A thermal management system control strategy for electric vehicles under low-temperature driving conditions considering battery lifetime

• Published in: Applied thermal engineering Vol. 181; p. 115944
• Main Authors: Min, Haitao, Zhang, Zhaopu, Sun, Weiyi, Min, Zhaoxiang, Yu, Yuanbin, Wang, Boshi
• Format: Journal Article
• Language: English
• Published: Oxford Elsevier Ltd 25.11.2020; Elsevier BV
• Subjects: Batteries; Battery current; Battery lifetime; Control strategy; Driving; Driving conditions; Electric vehicles; EVTMS; Fuzzy control; Heat transfer; Heating; Lithium; Low temperature; Temperature; Thermal comfort; Thermal management; UTEMPRA; BC; EOL; LIB; SOC; Driving; CANoe; PID; Battery lifetime; Control strategy; SOH; EV; CLTC-P; HVAC; Battery current; HC; EVTMS; PTC; Low temperature
• ISSN: 1359-4311; 1873-5606
• DOI: 10.1016/j.applthermaleng.2020.115944

•EVTMS performance and battery degradation at low temperatures are analyzed by tests.•A battery lifetime extension method based on battery current regulating is raised.•An EVTMS fuzzy control strategy considering battery lifetime is proposed.•The battery lifetime can be extended by the proposed strategy at low temperatures.
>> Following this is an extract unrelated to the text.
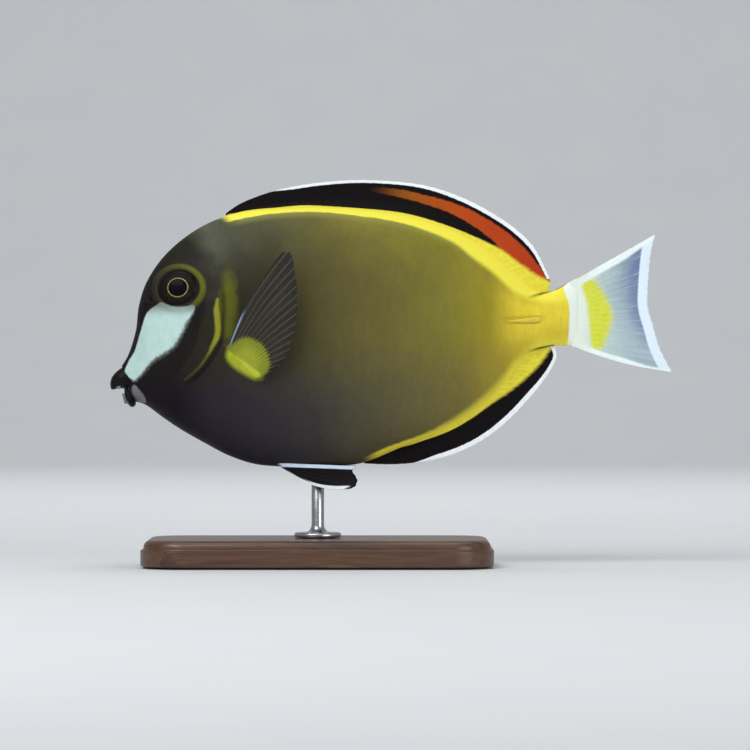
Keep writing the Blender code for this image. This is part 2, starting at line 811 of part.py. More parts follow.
def median_fin(name, span, margin, lean, edge, rays):
    """The dorsal or anal fin: its root follows the back or belly, and its rays lean back."""
    start, end = span
    inwards = -1.0 if edge == 0 else 1.0

    def centre(u, v):
        row = spline(BODY_ROWS, start + (end - start) * u)
        root = Vector((row[2 * edge], row[2 * edge + 1] + inwards * MEDIAN_FIN_SINK))
        tip = along(margin, u + lean * math.sin(math.pi * u**LEAN_REARWARD))
        spot = root.lerp(tip, v)
        return (spot.x, 0.0, spot.y)

    return blade(name, centre, across_fish, ridged(SPINE_RIDGE), rays, MEDIAN_FIN_ROWS)


def tail_fin():
    """The tail fin: rays that fan out from the end of the stalk to a hollow rear margin."""
    top, bottom = Vector(TAIL_ROOT_TOP), Vector(TAIL_ROOT_BOTTOM)

    def centre(u, v):
        spot = top.lerp(bottom, u).lerp(along(TAIL_MARGIN, u), v)
        droop = TAIL_BOW * u**3 * math.sin(math.pi * v)
        return (spot.x, 0.0, spot.y - droop)

    return blade("tail_fin", centre, across_fish, ridged(SOFT_RAY_RIDGE), TAIL_RAYS, TAIL_ROWS)


def pectoral_centre(flank, side):
    """The middle surface of a pectoral fin, which stands out from the flank and is slightly cupped."""
    top, bottom = Vector(PECTORAL_ROOT_TOP), Vector(PECTORAL_ROOT_BOTTOM)
    direction = Vector(PECTORAL_BOW_DIRECTION)

    def centre(u, v):
        root = top.lerp(bottom, u)
        tip = along(PECTORAL_MARGIN, u)
        bow = direction * PECTORAL_BOW * (1 - u) ** 1.5 * math.sin(math.pi * v)
        spot = root.lerp(tip, v) + bow
        (_, across, _), _ = flank.at(root.x, root.y, side)
        out = (tip - root).length * math.tan(PECTORAL_SPREAD) * v + PECTORAL_CUP * math.sin(math.pi * v)
        return (spot.x, across + side * (out - PECTORAL_SINK * (1 - v) ** 2), spot.y)

    return centre


def sheet_normal(centre, step=0.02):
    """The normal of a surface that is given as a function, by differences."""

    def normal(u, v):
        u, v = min(max(u, step), 1 - step), min(max(v, step), 1 - step)
        along_u = Vector(centre(u + step, v)) - Vector(centre(u - step, v))
        along_v = Vector(centre(u, v + step)) - Vector(centre(u, v - step))
        return tuple(along_u.cross(along_v).normalized())

    return normal


def pectoral_fin(name, flank, side):
    """One pectoral fin."""
    centre = pectoral_centre(flank, side)
    thickness = ridged(SOFT_RAY_RIDGE, PECTORAL_ROOT_SWELL)
    return blade(name, centre, sheet_normal(centre), thickness, PECTORAL_RAYS, PECTORAL_ROWS)


def pelvic_fin(name, side):
    """One pelvic fin, folded back below the belly and held a little away from the other."""
    front, rear = Vector(PELVIC_ROOT_FRONT), Vector(PELVIC_ROOT_REAR)

    def centre(u, v):
        spot = front.lerp(rear, u).lerp(along(PELVIC_MARGIN, u), v)
        spot.z -= PELVIC_BOW * (1 - u) ** 2 * math.sin(math.pi * v)
        return (spot.x, side * spot.y, spot.z)

    thickness = ridged(SPINE_RIDGE, PELVIC_ROOT_SWELL)
    return blade(name, centre, sheet_normal(centre), thickness, PELVIC_RAYS, PELVIC_ROWS)


def round_edges(work, edges, radius, segments):
    """Rounds some edges of a mesh in the making with a radius in millimetres."""
    bmesh.ops.bevel(work, geom=edges, offset=radius * MM, segments=segments, affect="EDGES", profile=0.5)


def stand_base():
    """A flat walnut base with rounded corners and a bevelled top edge."""
    work = bmesh.new()
    bmesh.ops.create_cube(work, size=1.0)
    size = Vector((BASE_LENGTH, BASE_WIDTH, BASE_HEIGHT)) * MM
    middle = (ROD_BEHIND - TOTAL_LENGTH / 2) * MM
    bmesh.ops.scale(work, verts=work.verts, vec=size)
    bmesh.ops.translate(work, verts=work.verts, vec=(middle, 0.0, size.z / 2))
    upright = [e for e in work.edges if abs(e.verts[0].co.z - e.verts[1].co.z) > size.z / 2]
    round_edges(work, upright, BASE_CORNER, BASE_CORNER_SEGMENTS)
    rim = [e for e in work.edges if min(v.co.z for v in e.verts) > size.z - GAP * MM]
    round_edges(work, rim, BASE_CHAMFER, BASE_CHAMFER_SEGMENTS)
    mesh = bpy.data.meshes.new("stand_base")
    work.to_mesh(mesh)
    work.free()
    obj = bpy.data.objects.new("stand_base", mesh)
    bpy.context.scene.collection.objects.link(obj)
    return obj


def stand_rod():
    """A steel rod turned in one piece with its round foot."""
    (_, _, bottom), (_, _, top) = rod_ends()
    neck = [(ROD_RADIUS + out, bottom + up) for out, up in FOOT_NECK]
    profile = [
        (0.0, top),
        (ROD_RADIUS - ROD_END_CHAMFER, top),
        (ROD_RADIUS, top - ROD_END_CHAMFER),
        *neck,
        (FOOT_RADIUS - FOOT_CHAMFER, bottom + FOOT_HEIGHT),
        (FOOT_RADIUS, bottom + FOOT_HEIGHT - FOOT_CHAMFER),
        (FOOT_RADIUS, bottom),
        (0.0, bottom),
    ]
    mesh = bpy.data.meshes.new("stand_rod")
    points = [Vector((radius, 0.0, AXIS_HEIGHT + up)) * MM for radius, up in profile]
    edges = [(i, i + 1) for i in range(len(points) - 1)]
    mesh.from_pydata(points, edges, [])
    rod = bpy.data.objects.new("stand_rod", mesh)
    bpy.context.scene.collection.objects.link(rod)
    turn = rod.modifiers.new("Turn", "SCREW")
    turn.steps = turn.render_steps = ROD_SIDES
    turn.use_merge_vertices = True
    turn.merge_threshold = 1e-5
    settle(rod)
    rod.data.transform(Matrix.Translation(Vector((ROD_BEHIND - TOTAL_LENGTH / 2, 0.0, 0.0)) * MM))
    face_outwards(rod)
    return rod


def finish(obj, finish_name, collection):
    """Names the object's mesh, gives it its material and puts it in the fish's collection."""
    colour, roughness = FINISHES[finish_name]
    material = bpy.data.materials.new(obj.name)
    material.use_nodes = True
    surface = material.node_tree.nodes["Principled BSDF"]
    surface.inputs["Base Color"].default_value = (*colour, 1.0)
    surface.inputs["Roughness"].default_value = roughness
    surface.inputs["Metallic"].default_value = 1.0 if finish_name == "steel" else 0.0
    obj.data.materials.clear()
    obj.data.materials.append(material)
    obj.data.name = obj.name
    obj.data.shade_smooth()
    obj.data.set_sharp_from_angle(angle=SHARP_ANGLE)
    bpy.context.scene.collection.objects.unlink(obj)
    collection.objects.link(obj)


def main():
    """Builds every piece of the fish and its stand."""
    for obj in list(bpy.data.objects):
        bpy.data.objects.remove(obj)
    fish = bpy.data.collections.new("japan_surgeonfish")
    bpy.context.scene.collection.children.link(fish)
    flank = Flank()

    def grown_body(name):
        return body_solid(name, grow=GAP)

    built = [
        (head_solid(flank), "head"),
        (torso_solid(), "flank"),
        (stalk_solid(flank), "stalk"),
        (upper_lip(grown_body), "lip"),
        (lower_lip(grown_body), "lip"),
        (stand_base(), "walnut"),
        (stand_rod(), "steel"),
    ]
    fins = [
        (median_fin("dorsal_fin", DORSAL_ROWS_SPAN, DORSAL_MARGIN, DORSAL_LEAN, 0, DORSAL_RAYS), "dark_fin"),
        (median_fin("anal_fin", ANAL_ROWS_SPAN, ANAL_MARGIN, ANAL_LEAN, 1, ANAL_RAYS), "dark_fin"),
        (tail_fin(), "tail_fin"),
    ]
    for side, word in ((LEFT, "left"), (RIGHT, "right")):
        fins.append((pectoral_fin(f"pectoral_fin_{word}", flank, side), "pectoral"))
        fins.append((pelvic_fin(f"pelvic_fin_{word}", side), "dark_fin"))
        built.append((eye_ball(f"eye_{word}", flank, side), "eye"))
        built.append((tail_spine(f"tail_spine_{word}", flank, side), "spine"))
    for fin, _ in fins:
        combine(fin, grown_body("body_cut"), "DIFFERENCE")
        keep_largest(fin)
    for obj, finish_name in built + fins:
        finish(obj, finish_name, fish)


main()
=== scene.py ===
"""The Japan surgeonfish on its display stand, in its finished form.

A place on the fish is (behind, across, up) in millimetres: the distance behind the tip of the snout, the
distance to the right of the mid plane, and the height above the level line through the middle of the flank.
One skin covers the head, the trunk and the tail stalk. The fins are thin webs with separate rays.
"""

import logging
import math
from dataclasses import dataclass, field
from enum import Enum

import bpy
import numpy as np
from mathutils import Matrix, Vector
from mathutils.bvhtree import BVHTree


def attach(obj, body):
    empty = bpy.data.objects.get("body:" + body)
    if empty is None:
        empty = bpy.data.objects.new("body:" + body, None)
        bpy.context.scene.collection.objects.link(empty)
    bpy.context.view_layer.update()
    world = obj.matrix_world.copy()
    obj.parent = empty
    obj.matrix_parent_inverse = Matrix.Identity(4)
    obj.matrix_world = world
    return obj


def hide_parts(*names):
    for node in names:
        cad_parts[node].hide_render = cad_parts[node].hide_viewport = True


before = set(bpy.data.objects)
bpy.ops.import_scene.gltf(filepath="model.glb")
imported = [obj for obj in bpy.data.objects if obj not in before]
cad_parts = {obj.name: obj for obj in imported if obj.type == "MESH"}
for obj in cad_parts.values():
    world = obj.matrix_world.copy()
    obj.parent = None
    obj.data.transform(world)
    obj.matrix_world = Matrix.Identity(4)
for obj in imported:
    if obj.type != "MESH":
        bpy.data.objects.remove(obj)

LOG = logging.getLogger("japan_surgeonfish")

MM = 0.001

# Where the frame's origin is behind the snout, and how high the level line is above the floor.
MIDDLE_BEHIND = 90.0
AXIS_HEIGHT = 74.0

# A distance that no mark reaches, the far end of the colour ramps, and how many points are measured at once.
FAR = 40.0
RAMP_END = 160.0
BATCH = 4096

ROOT_BODY = "root"
GRAIN = "skin_grain"
TUBES = "tapered_tubes"

Rows = tuple[tuple[float, ...], ...]
Pair = tuple[float, float]
Triple = tuple[float, float, float]
Array = np.ndarray

# Sections of the body from snout to tail: the point on the back, the point on the belly, and half the width.
BODY_ROWS: Rows = (
    (3.8, -9.9, 7.9, -21.2, 3.7), (6.1, -5.8, 11.8, -22.6, 5.5), (8.3, 1.6, 17.0, -26.4, 7.8),
    (9.3, 9.6, 23.0, -30.4, 9.6), (12.2, 17.9, 30.4, -34.6, 11.2), (18.6, 26.6, 38.1, -38.6, 12.6),
    (28.8, 34.4, 47.0, -41.4, 13.6), (41.6, 39.4, 57.6, -42.1, 14.0), (57.6, 41.0, 68.8, -41.8, 13.6),
    (75.2, 41.0, 80.0, -41.1, 12.6), (92.8, 39.1, 92.8, -36.2, 11.0), (108.2, 34.6, 105.6, -31.2, 9.1),
    (120.3, 28.0, 117.8, -24.0, 7.0), (129.6, 20.3, 127.4, -14.2, 5.3), (136.3, 14.3, 134.7, -6.2, 4.2),
    (141.2, 14.1, 140.8, -3.7, 3.4), (146.6, 16.7, 146.6, -3.5, 2.4), (149.6, 18.2, 149.6, -4.3, 1.2),
)


class Side(Enum):
    """The two sides of the fish, as the sign of the distance across it."""

    LEFT = -1
    RIGHT = 1

    @property
    def word(self) -> str:
        """The side's name in the names of nodes and pieces."""
        return self.name.lower()


class Slot(Enum):
    """Names of the material slots of the part."""

    FLANK = "skin_flank"
    LIP = "lip"
    DARK_FIN = "dark_fin"
    TAIL_FIN = "tail_fin"
    PECTORAL_FIN = "pectoral_fin"
    EYE = "eye"
    TAIL_SPINE = "tail_spine"
    WALNUT = "walnut"
    STEEL = "steel"


def catmull(rows: Rows | Array, positions: Array) -> Array:
    """Rows on a smooth curve through some rows.

    Args:
        rows: The rows that the curve goes through.
        positions: Real-numbered indices of the rows that are wanted.

    Returns:
        One row for each position.
    """
    table = np.asarray(rows, float)
    last = len(table) - 1
    positions = np.clip(positions, 0.0, last)
    index = np.minimum(positions.astype(int), last - 1)
    t = (positions - index)[:, None]
    a, b, c, d = (table[np.clip(index + step, 0, last)] for step in (-1, 0, 1, 2))
    return 0.5 * (2 * b + (c - a) * t + (2 * a - 5 * b + 4 * c - d) * t**2 + (3 * b - a - 3 * c + d) * t**3)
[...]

Electric vehicle thermal management system (EVTMS) is essential for electric vehicles (EVs) to guarantee cabin thermal comfort and battery appropriate temperature. However, under low-temperature driving conditions, heating power demand for EVTMS affects system performance as well as battery lifetime. In this context, an effective EVTMS solution both for cabin thermal comfort and battery heating is investigated in this paper. The EVTMS performance and battery-lifetime loss characteristics under low temperatures are analyzed. Moreover, a battery-lifetime extension method which reduces battery-lifetime loss by the peak shifting and valley filling effect for battery current is advanced. A novel EVTMS fuzzy control strategy based on this method is proposed to maintain the proper temperature range of cabin and battery, which also regulate the heater load considering battery current. Using an EV and EVTMS model validated by low-temperature driving experiments, the proposed strategy was investigated by simulation and the control effect was carried out. The results showed that compared with the original strategy, battery-lifetime loss with the proposed strategy was reduced by 3.11–3.76% while the average temperatures for the cabin and battery were almost unaffected. Therefore, the strategy can reduce battery degradation while meeting the cabin and battery heating requirements.